**PROBLEM DETAILS**
Reproduce precisely the lines of the listing below, starting with the line that contains "cap_low, cap_high = spin_span(side, arm_face" and stopping after the line that contains "obj.matrix_parent_inverse = Matrix.Identity(4)"; include nothing else.

** start INPUT FOR THIS TASK **

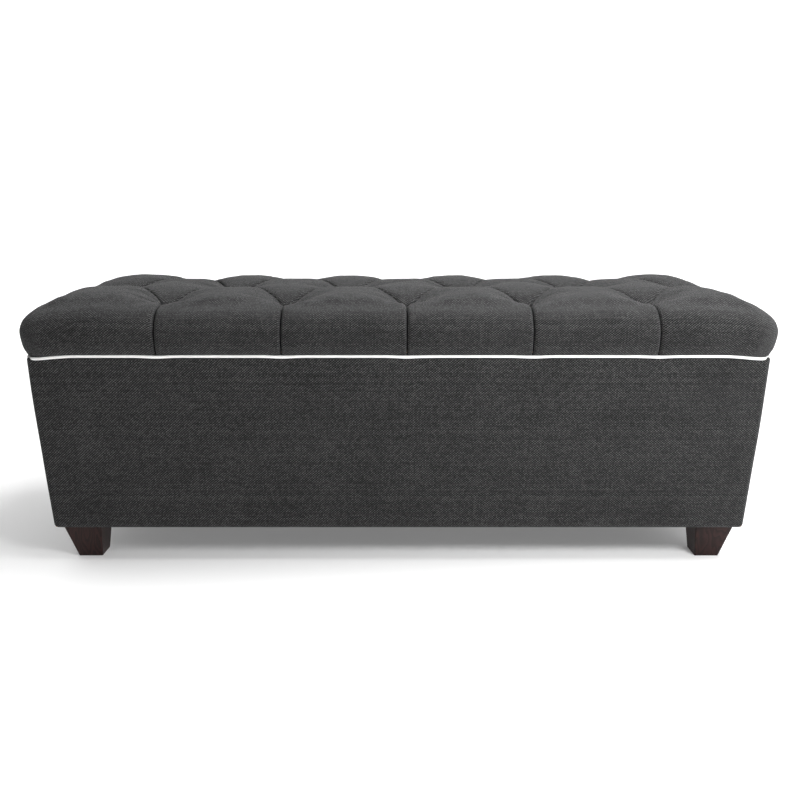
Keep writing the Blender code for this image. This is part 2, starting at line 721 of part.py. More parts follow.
def build_leaf(name, centre_x, owner, low_z):
    """One hinge leaf: a plate with its share of the knuckles; owner 0 is the box, 1 is the lid."""
    half = HINGE_LENGTH / 2
    plate_end = AXIS_Y - KNUCKLE_RADIUS - KNUCKLE_RELIEF
    plate = cuboid(
        (centre_x - half, LEAF_INNER_Y, low_z),
        (centre_x + half, plate_end, low_z + LEAF),
    )
    leaf = add_object(name, plate, "steel")
    additions = []
    for start, end in knuckle_spans(owner):
        low = (centre_x + start, plate_end - PLATE_LAP, low_z)
        high = (centre_x + end, AXIS_Y, low_z + LEAF)
        barrel = rod(0, (AXIS_Y, AXIS_Z), KNUCKLE_RADIUS, centre_x + start, centre_x + end)
        additions.append(tool(cuboid(low, high)))
        additions.append(tool(barrel))
    combine(leaf, additions, "UNION")
    bore = rod(0, (AXIS_Y, AXIS_Z), PIN_HOLE_RADIUS, centre_x - half - CUT_PAST, centre_x + half + CUT_PAST)
    combine(leaf, [tool(bore)], "DIFFERENCE")
    set_origin(leaf, (centre_x, AXIS_Y, AXIS_Z))


def build_hinges():
    for name, side in (("left", -1), ("right", 1)):
        centre_x = side * HINGE_X
        build_leaf("hinge_box_leaf_" + name, centre_x, 0, RIM_Z + TOUCH_GAP)
        lid_leaf_low = HEM_Z - 2 * TOUCH_GAP - LINING - LEAF
        build_leaf("hinge_lid_leaf_" + name, centre_x, 1, lid_leaf_low)
        half = HINGE_LENGTH / 2 + 0.0010
        pin = rod(0, (AXIS_Y, AXIS_Z), PIN_RADIUS, centre_x - half, centre_x + half)
        pin = add_object("hinge_pin_" + name, pin, "steel")
        set_origin(pin, (centre_x, AXIS_Y, AXIS_Z))


# ---------------------------------------------------------------- sliding stays
def from_axis(distance, drop):
    """A point in the Y-Z plane, forward of the hinge axis and turned down by an angle."""
    return Vector((AXIS_Y - distance * math.cos(drop), AXIS_Z - distance * math.sin(drop)))


def strip_outline(start, end, half_width, steps=6):
    """Outline of a flat bar with round ends, in the Y-Z plane."""
    along = (end - start).normalized()
    across = Vector((-along.y, along.x))
    points = []
    for centre, turn in ((end, 0.0), (start, math.pi)):
        for i in range(steps + 1):
            angle = turn - math.pi / 2 + math.pi * i / steps
            points.append(centre + along * (half_width * math.cos(angle)) + across * (half_width * math.sin(angle)))
    return [tuple(point) for point in points]


def spin_span(side, start, end):
    """X span on one side of the bench, in rising order."""
    return tuple(sorted((side * start, side * end)))


def slide_positions():
    """Sliding pin positions along the track with the lid closed and fully open."""
    lead = TRACK_DROP - ARM_DROP
    closed = 2 * STAY_REACH * math.cos(lead)
    opened = 2 * STAY_REACH * math.cos(lead + LID_OPENING)
    return closed, opened


def wall_x(z):
    """Inner face of the lined end wall at a height."""
    lined = RIM_HALF_LENGTH - COVER - PANEL - 3 * TOUCH_GAP - WELL_CLOTH
    return lined * (1 - FLARE_X * (RIM_Z - z))


def build_track(side, name):
    """A slotted steel strip standing off the end wall on two feet."""
    closed, opened = slide_positions()
    front = from_axis(closed + TRACK_FRONT_END, TRACK_DROP)
    back = from_axis(opened - TRACK_BACK_END, TRACK_DROP)
    low_x, high_x = spin_span(side, TRACK_X, TRACK_X + STRIP)
    strip = prism(strip_outline(back, front, TRACK_HALF_WIDTH), 0, low_x, high_x)
    track = add_object("stay_track_" + name, strip, "black_steel")
    slot = strip_outline(from_axis(opened, TRACK_DROP), from_axis(closed, TRACK_DROP), SLOT_HALF_WIDTH)
    combine(track, [tool(prism(slot, 0, low_x - CUT_PAST, high_x + CUT_PAST))], "DIFFERENCE")
    feet = []
    for place in (front, back):
        reach = wall_x(place.y - 0.003) - TOUCH_GAP
        foot_low, foot_high = spin_span(side, TRACK_X + STRIP / 2, reach)
        feet.append(tool(rod(0, tuple(place), TRACK_FOOT_RADIUS, foot_low, foot_high, sides=10)))
    combine(track, feet, "UNION")


def build_arm(side, name):
    """The swinging arm, with the headed pin that slides in the track."""
    closed, _ = slide_positions()
    pivot = from_axis(STAY_REACH, ARM_DROP)
    slide = from_axis(closed, TRACK_DROP)
    low_x, high_x = spin_span(side, ARM_X, ARM_X + ARM_THICKNESS)
    bar = prism(strip_outline(pivot, slide, ARM_HALF_WIDTH), 0, low_x, high_x)
    arm = add_object("stay_arm_" + name, bar, "black_steel")
    pin_low, pin_high = spin_span(side, ARM_X + ARM_THICKNESS / 2, TRACK_X + STRIP + 0.0012)
    head_low, head_high = spin_span(side, TRACK_X + STRIP + 0.0005, TRACK_X + STRIP + 0.0020)
    additions = [
        tool(rod(0, tuple(slide), SLIDE_PIN_RADIUS, pin_low, pin_high, sides=12)),
        tool(rod(0, tuple(slide), SLIDE_HEAD_RADIUS, head_low, head_high, sides=12)),
    ]
    combine(arm, additions, "UNION")
    hole = rod(0, tuple(pivot), RIVET_HOLE_RADIUS, low_x - CUT_PAST, high_x + CUT_PAST)
    combine(arm, [tool(hole)], "DIFFERENCE")
    set_origin(arm, (0, pivot.x, pivot.y))


def build_stay_bracket(side, name):
    """Angle bracket under the lid with the rivet that carries the arm."""
    pivot = from_axis(STAY_REACH, ARM_DROP)
    top_z = HEM_Z - 2 * TOUCH_GAP - LINING
    flange_low, flange_high = spin_span(side, EAR_X - FLANGE_WIDTH, EAR_X + STRIP)
    ear_low, ear_high = spin_span(side, EAR_X, EAR_X + STRIP)
    flange_start = (flange_low, pivot.x - BRACKET_HALF, top_z - STRIP)
    flange = cuboid(flange_start, (flange_high, pivot.x + BRACKET_HALF, top_z))
    bracket = add_object("stay_bracket_" + name, flange, "black_steel")
    ear = [
        (pivot.x - BRACKET_HALF, top_z - STRIP / 2),
        (pivot.x - BRACKET_HALF, top_z - EAR_SHOULDER),
        (pivot.x - EAR_TIP_WIDE, pivot.y - EAR_TIP_NARROW),
        (pivot.x - EAR_TIP_NARROW, pivot.y - EAR_TIP_WIDE),
        (pivot.x + EAR_TIP_NARROW, pivot.y - EAR_TIP_WIDE),
        (pivot.x + EAR_TIP_WIDE, pivot.y - EAR_TIP_NARROW),
        (pivot.x + BRACKET_HALF, top_z - EAR_SHOULDER),
        (pivot.x + BRACKET_HALF, top_z - STRIP / 2),
    ]
    arm_face = ARM_X + ARM_THICKNESS
    rivet_low, rivet_high = spin_span(side, EAR_X + STRIP / 2, arm_face + RIVET_PAST_ARM)
    cap_low, cap_high = spin_span(side, arm_face + HEAD_CLEARANCE, arm_face + HEAD_END)
    additions = [
        tool(prism(ear, 0, ear_low, ear_high)),
        tool(rod(0, tuple(pivot), RIVET_RADIUS, rivet_low, rivet_high)),
        tool(rod(0, tuple(pivot), RIVET_HEAD_RADIUS, cap_low, cap_high)),
    ]
    combine(bracket, additions, "UNION")


def build_stays():
    for name, side in (("left", -1), ("right", 1)):
        build_track(side, name)
        build_arm(side, name)
        build_stay_bracket(side, name)


def build_bench():
    clear_scene()
    build_front_or_back(-1, "front")
    build_front_or_back(1, "back")
    build_end(-1, "left")
    build_end(1, "right")
    build_base()
    build_feet()
    build_lid()
    build_hinges()
    build_stays()


build_bench()
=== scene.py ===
"""A storage bench: diamond-tufted lid, tapered charcoal cloth box, white piping and dark feet."""

import math

import bpy
import numpy as np
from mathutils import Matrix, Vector
from mathutils.bvhtree import BVHTree


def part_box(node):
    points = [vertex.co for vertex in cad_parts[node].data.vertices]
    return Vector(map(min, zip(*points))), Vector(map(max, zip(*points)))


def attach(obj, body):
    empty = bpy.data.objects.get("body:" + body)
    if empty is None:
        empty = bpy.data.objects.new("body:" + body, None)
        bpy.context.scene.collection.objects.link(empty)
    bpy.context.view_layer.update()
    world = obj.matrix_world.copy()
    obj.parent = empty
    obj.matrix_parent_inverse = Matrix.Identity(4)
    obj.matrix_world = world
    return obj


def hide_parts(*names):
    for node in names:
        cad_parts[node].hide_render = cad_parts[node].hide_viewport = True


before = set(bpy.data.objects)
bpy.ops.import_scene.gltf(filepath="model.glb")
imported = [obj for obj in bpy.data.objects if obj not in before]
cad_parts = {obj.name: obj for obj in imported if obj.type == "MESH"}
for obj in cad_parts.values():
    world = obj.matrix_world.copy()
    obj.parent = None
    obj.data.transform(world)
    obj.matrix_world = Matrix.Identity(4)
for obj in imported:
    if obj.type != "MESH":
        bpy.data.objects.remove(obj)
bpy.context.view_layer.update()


# ---------------- sizes, read from the frame
LID_LOW, LID_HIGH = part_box("seat_cover")
HALF_LENGTH = LID_HIGH.x
HALF_DEPTH = LID_HIGH.y
HEM_Z = LID_LOW.z
BOX_LOW, BOX_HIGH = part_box("front_cover")
RIM_Z = BOX_HIGH.z
BOX_BOTTOM_Z = BOX_LOW.z
RIM_HALF_LENGTH = BOX_HIGH.x
RIM_HALF_DEPTH = -BOX_LOW.y
FLARE_X = 0.095  # share of the length lost per metre below the rim
FLARE_Y = 0.120

# The lid's side, from the crest where it turns into the top down to the hem.
SIDE_ROLL = [
    (0.0330, 0.0815),
    (0.0185, 0.0748),
    (0.0075, 0.0635),
    (0.0015, 0.0500),
    (0.0000, 0.0390),
    (0.0012, 0.0270),
    (0.0040, 0.0130),
    (0.0105, 0.0000),
]  # (inset from the widest outline, height above the hem)
CREST_INSET = SIDE_ROLL[0][0]
CORNER_RADIUS = 0.045
CREST_X = HALF_LENGTH - CREST_INSET
CREST_Y = HALF_DEPTH - CREST_INSET
CREST_RADIUS = CORNER_RADIUS - CREST_INSET

# Tufting
STEPS = 45  # mesh steps from one row of buttons to the next
SIDE_STEPS = 19  # mesh steps from the crest to the hem
END_STEPS = 33  # mesh steps from the end buttons to the crest
FRONT_STEPS = 21  # mesh steps from the front and back buttons to the crest
RELAX_ROUNDS = 260
OVERSTEP = 1.9  # how far past level each round moves the skin
START_SAG = 0.004
FOLD_Z = HEM_Z + 0.0950  # folds midway between buttons
EDGE_FOLD_DROP = 0.0050  # the pleats at the edge lie lower than the diagonal folds
EDGE_FOLD_REACH = 0.030  # past the front and back rows, where that drop is complete
END_FOLD_SPAN = (0.53, 0.56)  # along the length, where that drop begins and is complete
PIT_DEPTH = 0.043  # buttons below the folds
PIT_REACH = 0.044
PUFF = 0.0115  # filling between the folds
PUFF_FIRMNESS = 0.75
PUFF_SPREAD = 0.0016
EDGE_ROLL = 0.0098  # how far the top falls to the crest
EDGE_REACH = 0.050
CORNER_ROLL = 0.010  # how much further it falls at the corners
CORNER_ROLL_REACH = 0.13
BROAD_WAVE = 0.0007  # unevenness of the filling
FINE_WAVE = 0.00022
SIDE_WAVE = 0.0008
GATHER_HEIGHT = 0.0090  # short folds round each button
GATHER_START = 0.012
GATHER_REACH = 0.022
GATHER_SHARPNESS = 0.6
GATHER_LEVEL = 0.72
SLIT = 0.0150  # depth and half width of the sharp line of a fold
SLIT_REACH = 0.0015
SLIT_FADE = 0.35  # share of the slit's depth that is lost down the side
DRAW = 0.72  # share by which the cloth is drawn towards a fold
DRAW_REACH = 0.005
OVERLAP = 0.0034  # one side of a diagonal fold lies over the other
OVERLAP_REACH = 0.006
OVERLAP_CLEAR = (0.010, 0.030)  # from a button, where the overlap begins and is complete
PLEAT_PULL = 0.0050
PLEAT_REACH = 0.045
PLEAT_FADE = 0.65  # share of the pull that is lost down the side
CORNER_DROOP = 0.0050  # the hem hangs lower at the corners
CORNER_DROOP_REACH = 0.100
CORNER_DROOP_FROM = 0.14  # it begins this far in front of the middle
HEM_DIP = 0.0013  # the hem and piping dip a little under each pleat
HEM_DIP_REACH = 0.022
HEM_TURN = [
    (0.0008, -0.0008, 1.0),
    (0.0030, -0.0009, 0.8),
    (0.0060, 0.0003, 0.3),
    (0.0200, 0.0005, 0.0),
]  # (inward, lift, share of the droop) of the cloth turned under
BUTTON_RADIUS = 0.0100
BUTTON_HEIGHT = 0.0062
BUTTON_SEAT = 0.0006  # how far the button sits into its pit
BUTTON_DOME = [
    (0.00, 1.00),
    (0.25, 0.97),
    (0.50, 0.87),
    (0.72, 0.68),
    (0.88, 0.44),
    (0.97, 0.18),
    (0.98, -0.05),
    (0.90, -0.25),
]  # (share of the radius, share of the height)

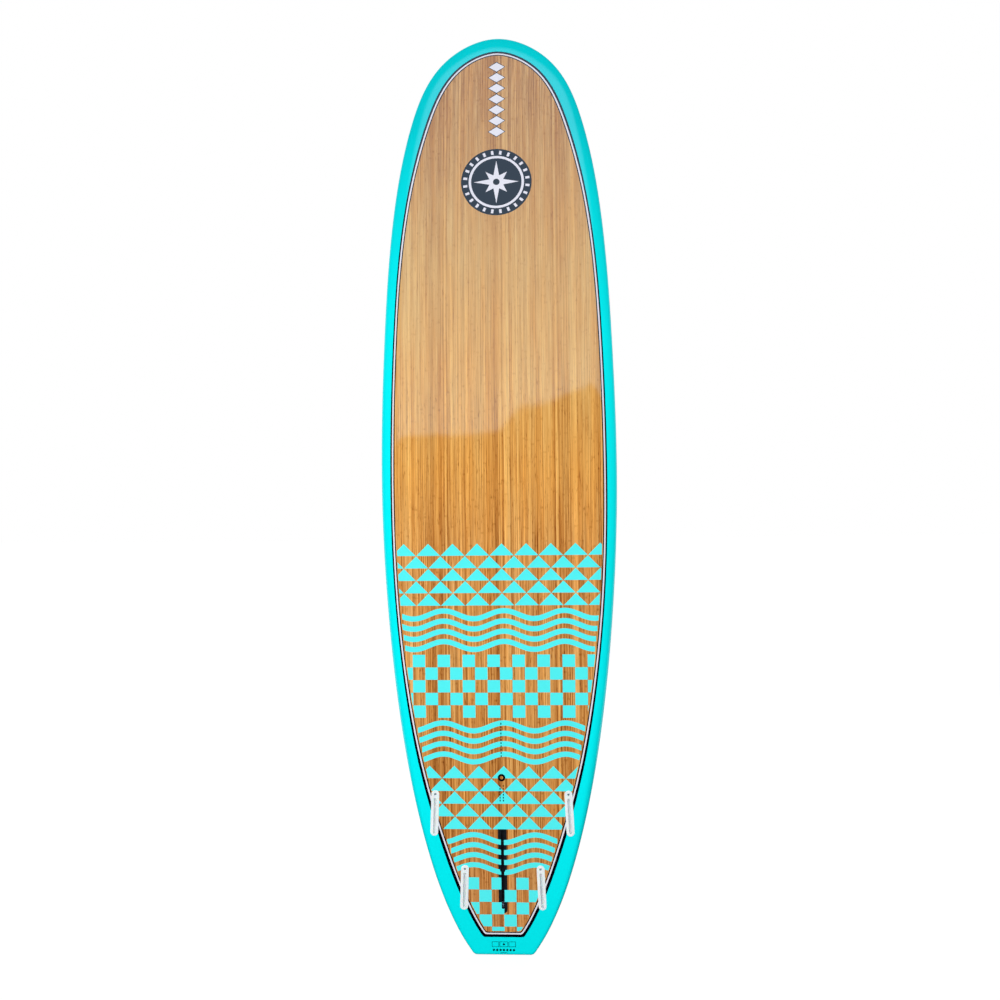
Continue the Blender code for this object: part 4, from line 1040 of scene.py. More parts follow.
def handle_cup_mesh(place):
    flange = loft(rectangle_outline(HANDLE_FLANGE, HANDLE_CORNER),
                  [(0.0030, -0.0012), (0.0012, -0.0010), (0.0003, -0.0005), (0.0, 0.0001),
                   (0.0, 0.0022)], place)
    cup = loft(rectangle_outline(HANDLE_CUP, HANDLE_CORNER / 2),
               [(0.0, 0.0010), (0.0, HANDLE_DEPTH - 0.005), (0.0015, HANDLE_DEPTH - 0.0015),
                (0.0050, HANDLE_DEPTH)], place)
    floor = HANDLE_DEPTH - HANDLE_WALL
    pocket = loft(rectangle_outline([side - 2 * HANDLE_WALL for side in HANDLE_CUP],
                                    HANDLE_CORNER / 2),
                  [(-0.0040, -0.0030), (-0.0024, -0.0012), (-0.0009, -0.0004), (-0.0001, 0.0010),
                   (0.0, 0.0030), (0.0, floor - 0.008), (0.0015, floor - 0.003),
                   (0.0050, floor - 0.0006), (0.0080, floor)], place)
    return carved(flange, [cup], [pocket])


def handle_grip_mesh(place):
    """Ribbed rubber sleeve, hollow for the bar."""
    radius, bore, half = 0.0125, 0.0063, 0.050
    ribs, rib, margin = 12, 0.0012, 0.008
    end = [(bore, half), (radius - 0.0030, half), (radius - 0.0008, half - 0.0012),
           (radius, half - 0.0035)]
    profile = [(r, -along) for r, along in end]
    pitch = 2 * (half - margin) / ribs
    for k in range(ribs):
        start = margin - half + k * pitch
        profile += [(radius, start), (radius - rib, start + 0.18 * pitch),
                    (radius - rib, start + 0.32 * pitch), (radius, start + 0.50 * pitch)]
    return turned(profile + end[::-1], place, closed=True)


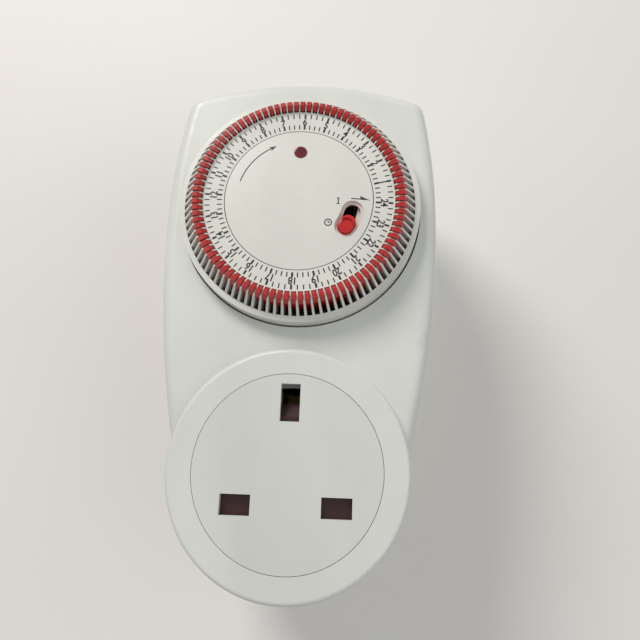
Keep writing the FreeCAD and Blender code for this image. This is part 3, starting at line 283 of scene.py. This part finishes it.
def wound(name, colour):
    """Enamelled wire laid in close turns, with painted shade in the grooves between turns and a painted
    highlight along each turn's crest.
    """
    m = Material(name, colour, 0.3, 0.8)
    depth = m.axis("Y")
    turns = m.math("SINE", m.math("MULTIPLY", depth, 2 * math.pi / (WIRE_PITCH * MM)))
    # Painted shade and highlight: darker in the grooves between turns, lighter on their crests.
    m.set_colour(m.blend(m.spread(turns, 0.0, 1.0, -1.0, 1.0), tinted(colour, 0.5), tinted(colour, 1.2)))
    m.bump(turns, 0.00006, 0.8)
    return m


def glass(name, colour, roughness):
    """Clear glass with a slight haze."""
    m = Material(name, colour, roughness, 0.0, 1.47)
    m.shader.inputs["Transmission Weight"].default_value = 0.85
    haze = m.noise(300.0)
    m.set_roughness(m.spread(haze, roughness, roughness + 0.08))
    return m


def even_crown(m, x, z, radius):
    """Shades the middle of a crowned face by the crown's own curve."""
    curve = m.nodes.new("ShaderNodeCombineXYZ")
    curve.inputs["Y"].default_value = -CROWN_RADIUS * MM
    m.links.new(x, curve.inputs["X"])
    m.links.new(z, curve.inputs["Z"])
    turned = m.nodes.new("ShaderNodeVectorTransform")
    turned.vector_type = "NORMAL"
    turned.convert_from = "OBJECT"
    turned.convert_to = "WORLD"
    m.links.new(curve.outputs["Vector"], turned.inputs["Vector"])
    mix = m.nodes.new("ShaderNodeMix")
    mix.data_type = "VECTOR"
    sockets = {s.name: s for s in mix.inputs if s.type == "VECTOR"}
    low, high = CROWN_MIDDLE
    m.links.new(m.spread(radius, 1.0, 0.0, low * MM, high * MM), mix.inputs["Factor"])
    m.links.new(m.nodes.new("ShaderNodeNewGeometry").outputs["Normal"], sockets["A"])
    m.links.new(turned.outputs["Vector"], sockets["B"])
    shade = [s for s in mix.outputs if s.type == "VECTOR"][0]
    m.links.new(shade, m.shader.inputs["Normal"].links[0].from_node.inputs["Normal"])


def recessed_disc(name, colour):
    """The white disc, with a painted reflection: a faint pink in the slide's recess, standing in for light
    bounced off the red plastic.
    """
    m = moulded(name, colour, 0.34)
    x = m.axis("X")
    z = m.math("SUBTRACT", m.axis("Z"), DIAL_HEIGHT * MM)
    radius = m.math("SQRT", m.math("ADD", m.math("MULTIPLY", x, x), m.math("MULTIPLY", z, z)))
    angle = m.math("ARCTAN2", z, x)
    middle = math.radians(sum(KNOB_ANGLES) / 2)
    half = math.radians((KNOB_ANGLES[1] - KNOB_ANGLES[0]) / 2)
    off_middle = m.math("ABSOLUTE", m.math("SUBTRACT", angle, middle))
    beyond = m.math("MAXIMUM", m.math("SUBTRACT", off_middle, half), 0.0)
    along = m.math("MULTIPLY", beyond, KNOB_ARC_RADIUS * MM)
    across = m.math("SUBTRACT", radius, KNOB_ARC_RADIUS * MM)
    squares = m.math("ADD", m.math("MULTIPLY", along, along), m.math("MULTIPLY", across, across))
    reach = m.math("SQRT", squares)
    # Painted reflection: pink is blended in near the slot, standing in for red light bounced off the knob.
    near = m.spread(reach, 1.0, 0.0, KNOB_RADIUS * MM, (KNOB_RADIUS + PAINTED_RED_BOUNCE_REACH) * MM)
    even_crown(m, x, z, radius)
    plain = m.shader.inputs["Base Color"].links[0].from_socket
    m.set_colour(m.blend(m.math("MULTIPLY", near, PAINTED_RED_BOUNCE_SHARE), plain, linear(*PAINTED_RED_BOUNCE)))
    return m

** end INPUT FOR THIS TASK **

**COMPLETED EXERCISE**
    cap_low, cap_high = spin_span(side, arm_face + HEAD_CLEARANCE, arm_face + HEAD_END)
    additions = [
        tool(prism(ear, 0, ear_low, ear_high)),
        tool(rod(0, tuple(pivot), RIVET_RADIUS, rivet_low, rivet_high)),
        tool(rod(0, tuple(pivot), RIVET_HEAD_RADIUS, cap_low, cap_high)),
    ]
    combine(bracket, additions, "UNION")


def build_stays():
    for name, side in (("left", -1), ("right", 1)):
        build_track(side, name)
        build_arm(side, name)
        build_stay_bracket(side, name)


def build_bench():
    clear_scene()
    build_front_or_back(-1, "front")
    build_front_or_back(1, "back")
    build_end(-1, "left")
    build_end(1, "right")
    build_base()
    build_feet()
    build_lid()
    build_hinges()
    build_stays()


build_bench()
=== scene.py ===
"""A storage bench: diamond-tufted lid, tapered charcoal cloth box, white piping and dark feet."""

import math

import bpy
import numpy as np
from mathutils import Matrix, Vector
from mathutils.bvhtree import BVHTree


def part_box(node):
    points = [vertex.co for vertex in cad_parts[node].data.vertices]
    return Vector(map(min, zip(*points))), Vector(map(max, zip(*points)))


def attach(obj, body):
    empty = bpy.data.objects.get("body:" + body)
    if empty is None:
        empty = bpy.data.objects.new("body:" + body, None)
        bpy.context.scene.collection.objects.link(empty)
    bpy.context.view_layer.update()
    world = obj.matrix_world.copy()
    obj.parent = empty
    obj.matrix_parent_inverse = Matrix.Identity(4)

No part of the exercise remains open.